For the materials scientist using computer simulations to design new materials, the appearance of imaginary phonon frequencies is a powerful predictive tool. It is a red flag indicating that the simulated structure is unstable under the given conditions of temperature and pressure. It tells the researcher that the material is poised to transform. This knowledge is not only crucial for understanding fundamental physics but also for predicting when certain computational models, like the popular Quasi-Harmonic Approximation for calculating thermodynamic properties, are no longer valid because their underlying assumption of stability has been violated. These calculations also demand the same rigor as in chemistry; small imaginary frequencies may be numerical artifacts that can be resolved by improving the simulation parameters, while large, persistent ones signal true physical instabilities.

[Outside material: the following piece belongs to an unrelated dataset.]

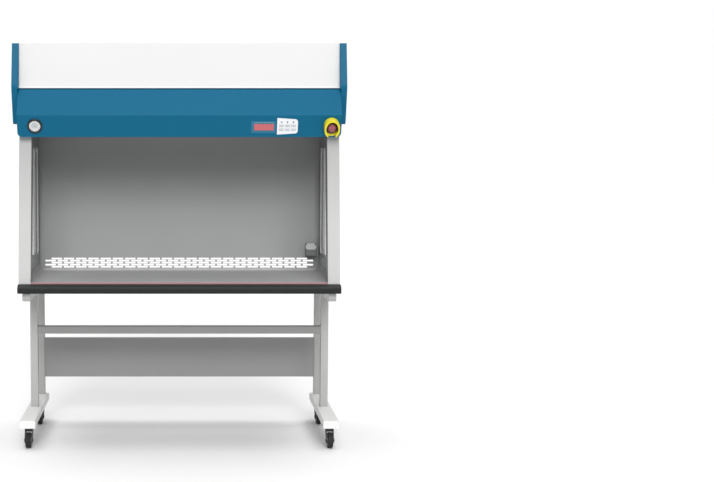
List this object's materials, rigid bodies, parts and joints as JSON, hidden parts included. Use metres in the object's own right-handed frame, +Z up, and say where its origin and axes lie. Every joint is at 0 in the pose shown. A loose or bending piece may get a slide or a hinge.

From the fleeting moment of a chemical bond's formation to the grand, cooperative rearrangement of a crystal, the concept of imaginary frequency serves as a unifying thread. It reveals that the universe is not a static collection of objects, but a dynamic landscape of possibilities. What we call "fictitious" is simply nature's way of pointing to the pathways of change, a beautiful and profound reminder that instability is just as fundamental to the character of our world as stability.